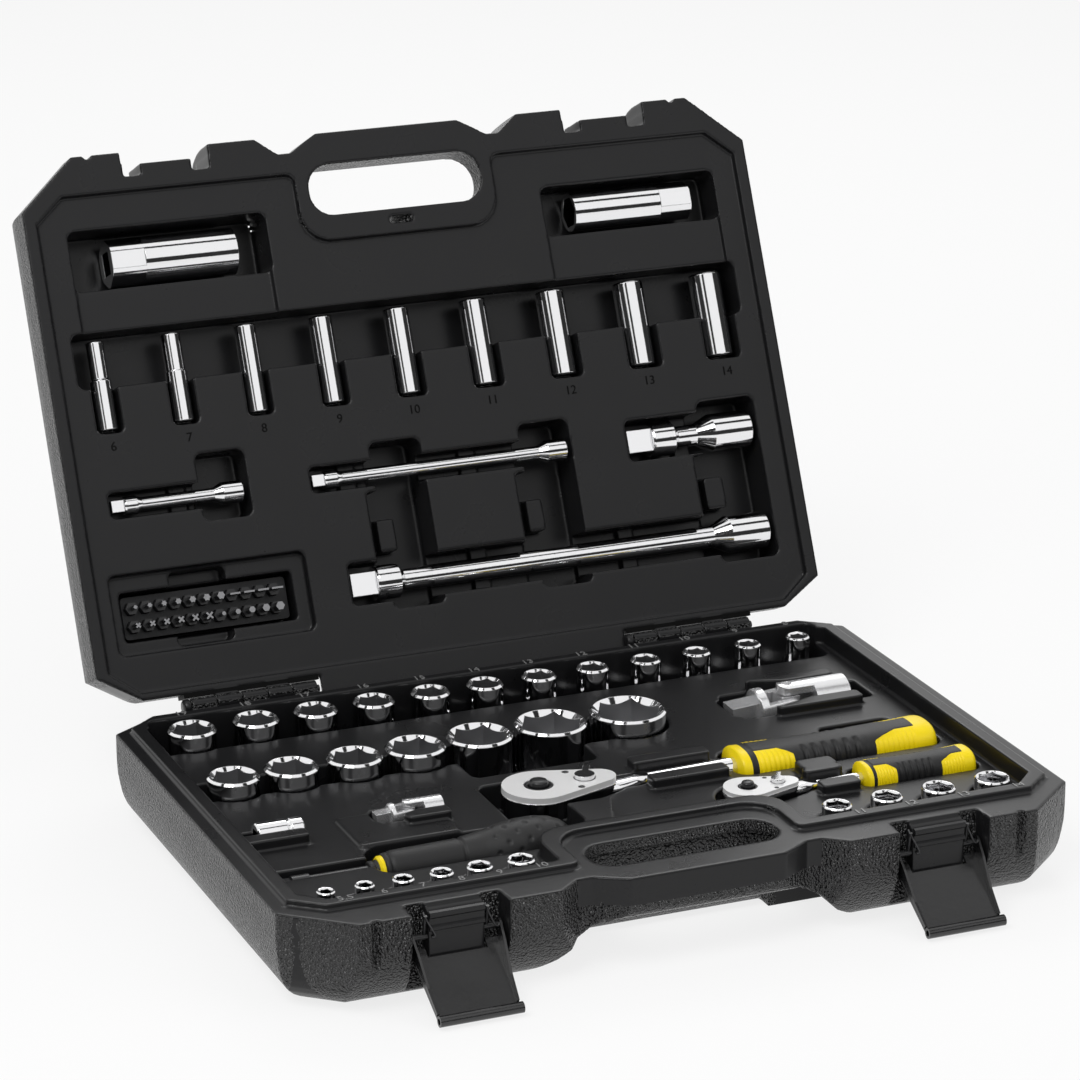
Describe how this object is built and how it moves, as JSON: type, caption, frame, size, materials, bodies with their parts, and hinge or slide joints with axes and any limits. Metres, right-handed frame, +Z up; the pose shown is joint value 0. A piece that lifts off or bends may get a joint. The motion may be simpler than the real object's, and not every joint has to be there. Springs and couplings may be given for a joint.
{
  "type": "socket wrench set in case",
  "caption": "Hinged carrying case with moulded trays that hold ratchets, sockets, extensions, universal joints, a spinner handle and screwdriver bits; lid standing open.",
  "frame": {"origin": "middle of the base's flat underside, under the middle of its width and depth", "axes": "+X to the right of a person who faces the latches, +Y to the hinges, +Z up"},
  "size_m": [0.43, 0.49, 0.3263],
  "materials": {
    "case_plastic": "black moulded plastic: pebbled outside, smooth satin tray inside",
    "rack_plastic": "black satin plastic",
    "latch_paint": "black gloss paint on sheet steel",
    "chrome": "polished chrome plate",
    "steel": "bright and grey satin steel",
    "grip_black": "ribbed matt rubber",
    "grip_yellow": "satin lemon yellow plastic"
  },
  "bodies": {
    "case": {"base_shell": "case_plastic", "hinge_pins": "steel", "latch_springs": "steel"},
    "lid": {"lid_shell": "case_plastic"},
    "latch_left": {"latch_lever_left": "latch_paint"},
    "latch_right": {"latch_lever_right": "latch_paint"},
    "ratchet_half": {"ratchet_half_body": "chrome", "ratchet_half_cover": "chrome", "ratchet_half_grip": "grip_black", "ratchet_half_grip_inlay": "grip_yellow"},
    "ratchet_half_button": {"ratchet_half_button": "chrome"},
    "ratchet_half_lever": {"ratchet_half_lever": "chrome"},
    "ratchet_half_drive": {"ratchet_half_drive": "steel"},
    "ratchet_quarter": {"ratchet_quarter_body": "chrome", "ratchet_quarter_cover": "chrome", "ratchet_quarter_grip": "grip_black", "ratchet_quarter_grip_inlay": "grip_yellow"},
    "ratchet_quarter_button": {"ratchet_quarter_button": "chrome"},
    "ratchet_quarter_lever": {"ratchet_quarter_lever": "chrome"},
    "ratchet_quarter_drive": {"ratchet_quarter_drive": "steel"},
    "spinner": {"spinner_shaft": "chrome", "spinner_ferrule": "grip_yellow", "spinner_grip": "grip_black"},
    "joint_half": {"joint_half_socket_fork": "chrome"},
    "joint_half_cross": {"joint_half_cross": "steel"},
    "joint_half_drive": {"joint_half_drive_fork": "chrome"},
    "joint_quarter": {"joint_quarter_socket_fork": "chrome"},
    "joint_quarter_cross": {"joint_quarter_cross": "steel"},
    "joint_quarter_drive": {"joint_quarter_drive_fork": "chrome"},
    "bit_adapter": {"bit_adapter": "chrome"},
    "socket_19": {"socket_19": "chrome"},
    "socket_18": {"socket_18": "chrome"},
    "socket_17": {"socket_17": "chrome"},
    "socket_16": {"socket_16": "chrome"},
    "socket_15": {"socket_15": "chrome"},
    "socket_14": {"socket_14": "chrome"},
    "socket_13": {"socket_13": "chrome"},
    "socket_12": {"socket_12": "chrome"},
    "socket_11": {"socket_11": "chrome"},
    "socket_10": {"socket_10": "chrome"},
    "socket_9": {"socket_9": "chrome"},
    "socket_8": {"socket_8": "chrome"},
    "socket_20": {"socket_20": "chrome"},
    "socket_21": {"socket_21": "chrome"},
    "socket_22": {"socket_22": "chrome"},
    "socket_24": {"socket_24": "chrome"},
    "socket_27": {"socket_27": "chrome"},
    "socket_30": {"socket_30": "chrome"},
    "socket_32": {"socket_32": "chrome"},
    "sockets_quarter_left": {"sockets_quarter_left": "chrome"},
    "sockets_quarter_right": {"sockets_quarter_right": "chrome"},
    "extension_half_long": {"extension_half_long": "chrome"},
    "extension_half_short": {"extension_half_short": "chrome"},
    "extension_quarter_long": {"extension_quarter_long": "chrome"},
    "extension_quarter_short": {"extension_quarter_short": "chrome"},
    "sockets_deep": {"sockets_deep": "chrome"},
    "plug_socket_21": {"plug_socket_21": "chrome"},
    "plug_socket_16": {"plug_socket_16": "chrome"},
    "bit_rack": {"bit_rack": "rack_plastic"},
    "bits": {"bits": "steel"}
  },
  "joints": [
    {"name": "lid_hinge", "type": "hinge", "parent": "case", "child": "lid", "pos_m": [0, 0.156, 0.05], "axis": [-1, 0, 0], "range_deg": [-115, 0]},
    {"name": "latch_left_hinge", "type": "hinge", "parent": "case", "child": "latch_left", "pos_m": [-0.1305, -0.1395, 0.034], "axis": [1, 0, 0], "range_deg": [-127, 0]},
    {"name": "latch_right_hinge", "type": "hinge", "parent": "case", "child": "latch_right", "pos_m": [0.1305, -0.1395, 0.034], "axis": [1, 0, 0], "range_deg": [-127, 0]},
    {"name": "ratchet_half_lift", "type": "slide", "parent": "case", "child": "ratchet_half", "axis": [0, 0, 1], "range_m": [0, 0.045]},
    {"name": "ratchet_half_button_press", "type": "slide", "parent": "ratchet_half", "child": "ratchet_half_button", "axis": [0, 0, -1], "range_m": [0, 0.002], "stiffness_N_per_m": 400, "springref_m": -0.0008},
    {"name": "ratchet_half_lever_turn", "type": "hinge", "parent": "ratchet_half", "child": "ratchet_half_lever", "pos_m": [-0.00926, -0.016, 0.0485], "axis": [0, 0, -1], "range_deg": [0, 60]},
    {"name": "ratchet_half_drive_spin", "type": "hinge", "parent": "ratchet_half", "child": "ratchet_half_drive", "pos_m": [-0.035, -0.016, 0.0485], "axis": [0, 0, 1], "continuous": true},
    {"name": "ratchet_quarter_lift", "type": "slide", "parent": "case", "child": "ratchet_quarter", "axis": [0, 0, 1], "range_m": [0, 0.045]},
    {"name": "ratchet_quarter_button_press", "type": "slide", "parent": "ratchet_quarter", "child": "ratchet_quarter_button", "axis": [0, 0, -1], "range_m": [0, 0.002], "stiffness_N_per_m": 250, "springref_m": -0.0008},
    {"name": "ratchet_quarter_lever_turn", "type": "hinge", "parent": "ratchet_quarter", "child": "ratchet_quarter_lever", "pos_m": [0.08016, -0.06, 0.0485], "axis": [0, 0, -1], "range_deg": [0, 60]},
    {"name": "ratchet_quarter_drive_spin", "type": "hinge", "parent": "ratchet_quarter", "child": "ratchet_quarter_drive", "pos_m": [0.063, -0.06, 0.0485], "axis": [0, 0, 1], "continuous": true},
    {"name": "spinner_lift", "type": "slide", "parent": "case", "child": "spinner", "axis": [0, 0, 1], "range_m": [0, 0.045]},
    {"name": "joint_half_lift", "type": "slide", "parent": "case", "child": "joint_half", "axis": [0, 0, 1], "range_m": [0, 0.045]},
    {"name": "joint_half_sideways", "type": "hinge", "parent": "joint_half", "child": "joint_half_cross", "pos_m": [0.142, 0.0575, 0.0405], "axis": [0, 0, 1], "range_deg": [-20, 20]},
    {"name": "joint_half_upward", "type": "hinge", "parent": "joint_half_cross", "child": "joint_half_drive", "pos_m": [0.142, 0.0575, 0.0405], "axis": [0, 1, 0], "range_deg": [0, 50]},
    {"name": "joint_quarter_lift", "type": "slide", "parent": "case", "child": "joint_quarter", "axis": [0, 0, 1], "range_m": [0, 0.045]},
    {"name": "joint_quarter_sideways", "type": "hinge", "parent": "joint_quarter", "child": "joint_quarter_cross", "pos_m": [-0.106, -0.013, 0.044], "axis": [0, 0, 1], "range_deg": [-20, 20]},
    {"name": "joint_quarter_upward", "type": "hinge", "parent": "joint_quarter_cross", "child": "joint_quarter_drive", "pos_m": [-0.106, -0.013, 0.044], "axis": [0, 1, 0], "range_deg": [0, 45]},
    {"name": "bit_adapter_lift", "type": "slide", "parent": "case", "child": "bit_adapter", "axis": [0, 0, 1], "range_m": [0, 0.045]},
    {"name": "socket_19_lift", "type": "slide", "parent": "case", "child": "socket_19", "axis": [0, 0, 1], "range_m": [0, 0.045]},
    {"name": "socket_18_lift", "type": "slide", "parent": "case", "child": "socket_18", "axis": [0, 0, 1], "range_m": [0, 0.045]},
    {"name": "socket_17_lift", "type": "slide", "parent": "case", "child": "socket_17", "axis": [0, 0, 1], "range_m": [0, 0.045]},
    {"name": "socket_16_lift", "type": "slide", "parent": "case", "child": "socket_16", "axis": [0, 0, 1], "range_m": [0, 0.045]},
    {"name": "socket_15_lift", "type": "slide", "parent": "case", "child": "socket_15", "axis": [0, 0, 1], "range_m": [0, 0.045]},
    {"name": "socket_14_lift", "type": "slide", "parent": "case", "child": "socket_14", "axis": [0, 0, 1], "range_m": [0, 0.045]},
    {"name": "socket_13_lift", "type": "slide", "parent": "case", "child": "socket_13", "axis": [0, 0, 1], "range_m": [0, 0.045]},
    {"name": "socket_12_lift", "type": "slide", "parent": "case", "child": "socket_12", "axis": [0, 0, 1], "range_m": [0, 0.045]},
    {"name": "socket_11_lift", "type": "slide", "parent": "case", "child": "socket_11", "axis": [0, 0, 1], "range_m": [0, 0.045]},
    {"name": "socket_10_lift", "type": "slide", "parent": "case", "child": "socket_10", "axis": [0, 0, 1], "range_m": [0, 0.045]},
    {"name": "socket_9_lift", "type": "slide", "parent": "case", "child": "socket_9", "axis": [0, 0, 1], "range_m": [0, 0.045]},
    {"name": "socket_8_lift", "type": "slide", "parent": "case", "child": "socket_8", "axis": [0, 0, 1], "range_m": [0, 0.045]},
    {"name": "socket_20_lift", "type": "slide", "parent": "case", "child": "socket_20", "axis": [0, 0, 1], "range_m": [0, 0.045]},
    {"name": "socket_21_lift", "type": "slide", "parent": "case", "child": "socket_21", "axis": [0, 0, 1], "range_m": [0, 0.045]},
    {"name": "socket_22_lift", "type": "slide", "parent": "case", "child": "socket_22", "axis": [0, 0, 1], "range_m": [0, 0.045]},
    {"name": "socket_24_lift", "type": "slide", "parent": "case", "child": "socket_24", "axis": [0, 0, 1], "range_m": [0, 0.045]},
    {"name": "socket_27_lift", "type": "slide", "parent": "case", "child": "socket_27", "axis": [0, 0, 1], "range_m": [0, 0.045]},
    {"name": "socket_30_lift", "type": "slide", "parent": "case", "child": "socket_30", "axis": [0, 0, 1], "range_m": [0, 0.045]},
    {"name": "socket_32_lift", "type": "slide", "parent": "case", "child": "socket_32", "axis": [0, 0, 1], "range_m": [0, 0.045]},
    {"name": "sockets_quarter_left_lift", "type": "slide", "parent": "case", "child": "sockets_quarter_left", "axis": [0, 0, 1], "range_m": [0, 0.045]},
    {"name": "sockets_quarter_right_lift", "type": "slide", "parent": "case", "child": "sockets_quarter_right", "axis": [0, 0, 1], "range_m": [0, 0.045]},
    {"name": "extension_half_long_lift", "type": "slide", "parent": "lid", "child": "extension_half_long", "axis": [0, -0.9063, 0.4226], "range_m": [0, 0.045]},
    {"name": "extension_half_short_lift", "type": "slide", "parent": "lid", "child": "extension_half_short", "axis": [0, -0.9063, 0.4226], "range_m": [0, 0.045]},
    {"name": "extension_quarter_long_lift", "type": "slide", "parent": "lid", "child": "extension_quarter_long", "axis": [0, -0.9063, 0.4226], "range_m": [0, 0.045]},
    {"name": "extension_quarter_short_lift", "type": "slide", "parent": "lid", "child": "extension_quarter_short", "axis": [0, -0.9063, 0.4226], "range_m": [0, 0.045]},
    {"name": "sockets_deep_lift", "type": "slide", "parent": "lid", "child": "sockets_deep", "axis": [0, -0.9063, 0.4226], "range_m": [0, 0.045]},
    {"name": "plug_socket_21_lift", "type": "slide", "parent": "lid", "child": "plug_socket_21", "axis": [0, -0.9063, 0.4226], "range_m": [0, 0.045]},
    {"name": "plug_socket_16_lift", "type": "slide", "parent": "lid", "child": "plug_socket_16", "axis": [0, -0.9063, 0.4226], "range_m": [0, 0.045]},
    {"name": "bit_rack_lift", "type": "slide", "parent": "lid", "child": "bit_rack", "axis": [0, -0.9063, 0.4226], "range_m": [0, 0.045]},
    {"name": "bits_pull", "type": "slide", "parent": "bit_rack", "child": "bits", "axis": [0, -0.9063, 0.4226], "range_m": [0, 0.022]}
  ]
}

_Required work:_
Select every line of the material above holding the word "with" and copy it.

_Answer to this problem:_
Describe how this object is built and how it moves, as JSON: type, caption, frame, size, materials, bodies with their parts, and hinge or slide joints with axes and any limits. Metres, right-handed frame, +Z up; the pose shown is joint value 0. A piece that lifts off or bends may get a joint. The motion may be simpler than the real object's, and not every joint has to be there. Springs and couplings may be given for a joint.
  "caption": "Hinged carrying case with moulded trays that hold ratchets, sockets, extensions, universal joints, a spinner handle and screwdriver bits; lid standing open.",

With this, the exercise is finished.